With the directive geared up for self-policing, it is difficult to know how this will be enforced, Pritchett said.
“The question is: will that stand under close scrutiny?” he said. “The potential is for authorities to be awkward and show constraint, which could slow down the commerciality of these shipments.”
What next?
Regulations such as those proposed for aluminium and ferrous scrap are unlikely to be where these guidelines end, according to Pritchett. Copper scrap is also on the EU’s radar.
“Copper [legislation in the EU] is expected to come, with paper and glass cullet end-of-waste legislation. They’ve already issued technical criteria for copper and copper alloys, and this is likely to come into the [new] regulation [when it is released],” he said.
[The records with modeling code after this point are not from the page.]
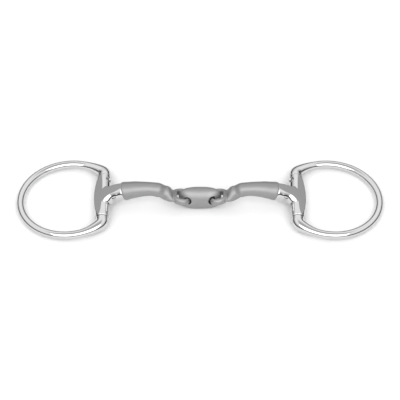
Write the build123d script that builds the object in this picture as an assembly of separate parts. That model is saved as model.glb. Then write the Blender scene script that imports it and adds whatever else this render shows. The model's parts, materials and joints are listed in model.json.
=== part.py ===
from build123d import *
import os
from math import acos, asin, atan2, cos, degrees, hypot, pi, radians, sin, sqrt

# A double-jointed eggbutt snaffle bit lying on a table: millimetres, +X along the mouthpiece, +Z up,
# origin under the middle of the centre link, on the table. The left side is modelled and then
# mirrored. Each side is an arm whose eye is threaded through the link, a cheek whose barrel
# carries the ring, and a ring that turns in that barrel on two studs.

# ---- Cheek: a barrel along Y, and a stem that climbs from it to the arm ----
mouth_width = 145.0        # between the inner sides of the two barrels
barrel_radius = 6.5        # at the middle of the barrel
barrel_end_radius = 5.9
barrel_bulge = 1.6         # how much fuller its outer side is at the middle, away from the mouth
barrel_sections = 9
barrel_length = 46.0
barrel_edge = 0.8          # rounding of both ends of the barrel
stem_root_radius = 6.4     # half the stem's thickness where it starts, inside the barrel
stem_flare = 6.0           # how much wider than the arm the stem gets where it meets the barrel
flare_start = 4.0          # from the barrel's axis, along the stem, to where that flare is fullest
flare_length = 7.0         # from there to where it has died out
stem_sections = 9
top_face_slope = 29.0      # degrees; the bare flat on the cheek's top climbs with the stem
top_face_height = 6.0      # of that flat above the barrel's axis, square to the flat

# ---- Arm: the part of the mouthpiece with the satin finish ----
crown_height = 12.1        # of the arm's centreline above the barrel's axis
inner_bend_radius = 22.0   # of the centreline where it turns down from the crown
wrist_radius = 7.0         # of the bend back that levels it before the eye
eye_slope = 9.0            # degrees; the eye falls towards the link
joint_reach = 19.3         # along the centreline, from the barrel's axis to the cheek's end
joint_radius = 7.3         # of stem and arm where they meet
arm_radius = 5.65          # of the slim inner half of the arm
taper_length = 23.0        # from the joint to where the arm is slim
spigot_radius = 4.0        # pressed into the cheek
spigot_length = 7.0

# ---- Eye at the arm's inner end ----
eye_bar_half = 2.1         # half the thickness of the eye's wire, in the plane of the eye
eye_bar_rise = 2.8         # half its thickness square to that plane
eye_corner_radius = 3.4    # of the wire's centreline beside the bar that runs through the link
eye_length = 12.2          # from that bar to the far end of the eye, centre to centre
eye_play = 0.35            # between the eye and each face of the link
arm_sections = 9
eye_root_sections = 7
eye_root_length = 20.0     # from the bar back to where the arm starts to spread
eye_root_spread = 1.5      # how much wider than the slim arm it gets
eye_mouth_reach = 9.1      # from the bar to where the arm ends, between the eye's branches
eye_mouth_half_width = 7.0
eye_mouth_half_rise = 2.7

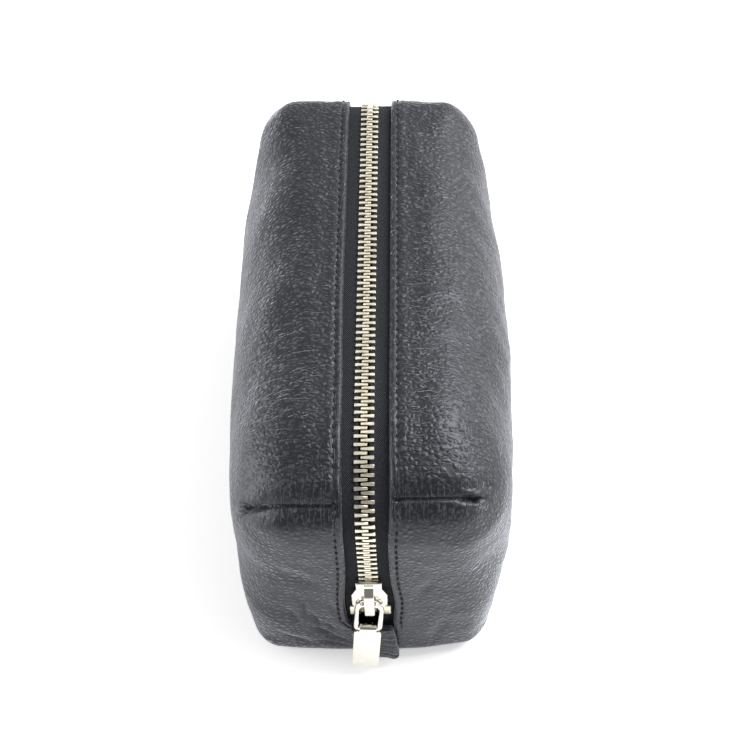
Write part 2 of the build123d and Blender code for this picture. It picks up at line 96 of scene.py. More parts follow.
def pebbled_leather():
    """Black full-grain leather, drum dyed and shrunken. Its grain is smooth pebbles of about 2 mm, a little
    longer across the bag, parted by fine cracks whose darkness is painted shade in the base colour. Where a
    seam pulls it tight, the pebbles are flat and fine creases run on it; fine raised creases also cross the top."""
    material, shader = finish_named("pebbled_leather")
    tree = material.node_tree
    place = add(material, "ShaderNodeTexCoord")
    drift = add(material, "ShaderNodeTexNoise", {"Scale": 210.0, "Detail": 3.0},
                {"Vector": place.outputs["Object"]})
    bent = add(material, "ShaderNodeVectorMath", {1: (GRAIN_BEND, GRAIN_BEND, GRAIN_BEND)},
               {0: drift.outputs["Color"], 2: place.outputs["Object"]}, operation="MULTIPLY_ADD")
    drawn_out = add(material, "ShaderNodeMapping", {"Scale": GRAIN_DRAW}, {"Vector": bent.outputs["Vector"]})
    border = add(material, "ShaderNodeTexVoronoi", {"Scale": 1 / GRAIN},
                 {"Vector": drawn_out.outputs["Vector"]}, feature="DISTANCE_TO_EDGE")
    pebble = add(material, "ShaderNodeMapRange", {"From Max": 0.58},
                 {"Value": border.outputs["Distance"]}, interpolation_type="SMOOTHSTEP")
    dome = add(material, "ShaderNodeTexVoronoi", {"Scale": 1 / BROAD_GRAIN, "Smoothness": 0.6},
               {"Vector": drawn_out.outputs["Vector"]}, feature="SMOOTH_F1")
    slow = add(material, "ShaderNodeTexNoise", {"Scale": 55.0, "Detail": 3.0},
               {"Vector": place.outputs["Object"]})
    pull = add(material, "ShaderNodeAttribute", attribute_name="pull")
    drawn = add(material, "ShaderNodeAttribute", attribute_name="drawn")
    unrolled = add(material, "ShaderNodeAttribute", attribute_name="unrolled")
    broad = add(material, "ShaderNodeMath", {1: -0.2}, {0: dome.outputs["Distance"]}, operation="MULTIPLY")
    both = add(material, "ShaderNodeMath", {1: 0.3}, {0: pebble.outputs["Result"], 2: broad.outputs["Value"]},
               operation="MULTIPLY_ADD")
    patchy = add(material, "ShaderNodeMapRange", {"From Min": 0.35, "From Max": 0.65, "To Min": 0.65},
                 {"Value": slow.outputs["Fac"]})
    loose = add(material, "ShaderNodeMapRange", {"To Min": 1.0, "To Max": 0.2},
                {"Value": pull.outputs["Fac"]})
    share = add(material, "ShaderNodeMath", links={0: patchy.outputs["Result"], 1: loose.outputs["Result"]},
                operation="MULTIPLY")
    pebbles = add(material, "ShaderNodeMath", links={0: both.outputs["Value"], 1: share.outputs["Value"]},
                  operation="MULTIPLY")
    height = creases(material, unrolled, (0.9, 0.2, 1.0), pull, 0.38, pebbles)
    height = creases(material, unrolled, (0.16, 0.75, 1.0), drawn, 0.26, height)
    bump = add(material, "ShaderNodeBump", {"Strength": 1.0, "Distance": GRAIN_DEPTH},
               {"Height": height.outputs["Value"]})
    tree.links.new(bump.outputs["Normal"], shader.inputs["Normal"])
    # painted shade: the base colour goes nearly black in the cracks between the pebbles, where shade falls
    tint = ramp(material, pebble.outputs["Result"], [(0.02, "#050506"), (0.35, "#1D1E20"), (1.0, "#2A2B2E")])
    tree.links.new(tint.outputs["Color"], shader.inputs["Base Color"])
    wear = add(material, "ShaderNodeMapRange", {"To Min": 0.37, "To Max": 0.49},
               {"Value": slow.outputs["Fac"]})
    tree.links.new(wear.outputs["Result"], shader.inputs["Roughness"])
    shader.inputs["Specular IOR Level"].default_value = 0.62
    shader.inputs["Specular Tint"].default_value = colour("#F2F5FF")
    shader.inputs["Sheen Weight"].default_value = 0.9
    shader.inputs["Sheen Roughness"].default_value = 0.3
    shader.inputs["Sheen Tint"].default_value = colour("#F1F4FF")
    return material


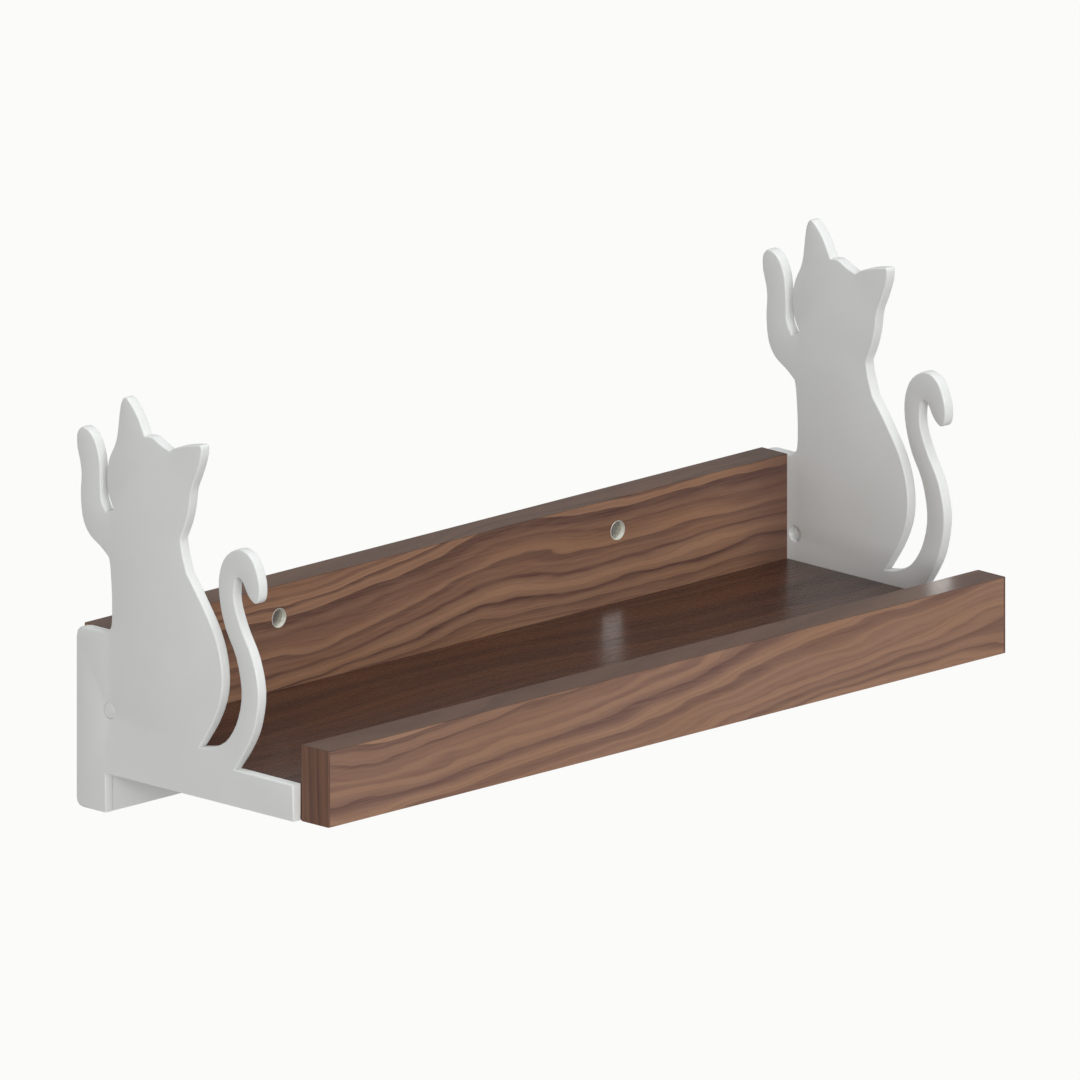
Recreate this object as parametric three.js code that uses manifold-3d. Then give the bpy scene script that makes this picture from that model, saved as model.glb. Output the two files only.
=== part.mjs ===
import * as THREE from "three";
import { mergeVertices } from "three/addons/utils/BufferGeometryUtils.js";
import Module from "manifold-3d";

// A wall ledge: a walnut tray between two white cat-shaped side panels.
// Millimetres. X runs along the wall, -Y points into the room and +Z is up.
// The origin is on the back of the rail, midway between its two wall-screw holes.

const wasm = await Module();
wasm.setup();

// The boards, which all run from the left panel to the right one.
const boardLength = 400;
const railThickness = 15;
const railHeight = 61.25;
const shelfThickness = 16;
const shelfFront = 128; // from the wall to the shelf's front edge
const lipThickness = 16;
const lipHeight = 33;
const lipDrop = 0.5; // how far the lip hangs below the shelf's underside
const bandThickness = 1; // the veneer band on each end of the lip
const cleatThickness = 17;
const cleatHeight = 17;

// The side panels.
const panelThickness = 5;
const legDepth = 17; // flush with the cleat
const topCornerRadius = 5;
const footCornerRadius = 4;
const plugForward = 19.5; // the round plug's place in the panel
const plugHeight = 27.5;
const plugRadius = 3.2;
const plugDepth = 2.5; // from the panel's outer face; the rest of the hole stays open

// The two wall-screw holes in the rail. Each is lined by a plastic cup, and a steel cap hides the screw.
const holeSpacing = 200;
const holeHeight = 47; // above the shelf's underside
const cupRadius = 4.2;
const cupBore = 3.9;
const cupFloor = 5; // thickness of the cup's floor, at the back
const screwClearance = 2.3;
const capRadius = 3.85;
const capThickness = 1.5;
const capRecess = 2; // from the rail's front face to the cap's

// Joinery.
const dowelRadius = 3;
const dowelSlack = 0.3; // glue gap round and beyond each dowel
const dowelInPanel = 3;
const dowelInBoard = 17;
const lipDowelHalf = 10; // length of a lip dowel on each side of the joint
const screwHeadRadius = 3.6;
const screwHeadDepth = 2.6;
const screwShankRadius = 1.75;
const screwTip = 4;
const screwSlack = 0.3;
const railScrewLength = 40;
const cleatScrewLength = 40;

const half = boardLength / 2;
const roundSides = 24;
const screwSides = 20;

const walnut = new THREE.MeshStandardMaterial({ color: 0x7a5844, roughness: 0.42, metalness: 0 });
const whiteLacquer = new THREE.MeshStandardMaterial({ color: 0xe4e6e2, roughness: 0.45, metalness: 0 });
const whitePlastic = new THREE.MeshStandardMaterial({ color: 0xdadcd6, roughness: 0.38, metalness: 0 });
const beech = new THREE.MeshStandardMaterial({ color: 0xc9a577, roughness: 0.7, metalness: 0 });
const zincSteel = new THREE.MeshStandardMaterial({ color: 0xb4b2a8, roughness: 0.35, metalness: 1 });

// A closed geometry as a manifold solid, and the other way round.
function toSolid(geometry) {
  const bare = geometry.clone();
  bare.deleteAttribute("normal");
  bare.deleteAttribute("uv");
  const merged = mergeVertices(bare, 1e-4);
  return new wasm.Manifold(
    new wasm.Mesh({
      numProp: 3,
      vertProperties: merged.attributes.position.array,
      triVerts: new Uint32Array(merged.index.array),
    }),
  );
}

function toGeometry(solid) {
  const mesh = solid.getMesh();
  const geometry = new THREE.BufferGeometry();
  geometry.setAttribute("position", new THREE.BufferAttribute(mesh.vertProperties, 3));
  geometry.setIndex(new THREE.BufferAttribute(mesh.triVerts, 1));
  geometry.computeVertexNormals();
  return geometry;
}

function cut(geometry, tools) {
  let solid = toSolid(geometry);
  for (const tool of tools) {
    solid = solid.subtract(toSolid(tool));
  }
  return toGeometry(solid);
}

// A box between two corners.
function board(low, high) {
  const size = high.map((end, axis) => end - low[axis]);
  const middle = high.map((end, axis) => (end + low[axis]) / 2);
  return new THREE.BoxGeometry(...size).translate(...middle);
}

// A round bar from one end point along a direction.
function bar(radius, length, start, direction) {
  const geometry = new THREE.CylinderGeometry(radius, radius, length, roundSides);
  return lay(geometry.translate(0, length / 2, 0), start, direction);
}

// Turns a geometry made along +Y to run along a direction from a start point.
function lay(geometry, start, direction) {
  const turn = new THREE.Quaternion().setFromUnitVectors(
    new THREE.Vector3(0, 1, 0),
    new THREE.Vector3(...direction),
  );
  return geometry.applyQuaternion(turn).translate(...start);
}

// A countersunk screw along +Y: its head's flat face is at the start point.
function countersunk(length, start, direction, slack = 0) {
  const head = screwHeadRadius + slack;
  const shank = screwShankRadius + slack;
  const profile = [
    new THREE.Vector2(0, 0),
    new THREE.Vector2(head, 0),
    new THREE.Vector2(shank, screwHeadDepth + slack),
    new THREE.Vector2(shank, length - screwTip + slack),
    new THREE.Vector2(0, length + slack),
  ];
  return lay(new THREE.LatheGeometry(profile, screwSides), start, direction);
}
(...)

The foreign material threshold is likely to be similar to those in the ferrous and aluminium scrap directive, in Pritchett’s opinion.
“The threshold of foreign materials in copper is one thing that will be interesting. It is likely to be the same as aluminium – less than 5%,” he said.
Conclusion
It is now just a matter of time before we see how many merchants sign up to this directive and how many do not.
Should the new regulations be implemented successfully, it is likely that the market will open out and prices could come under pressure.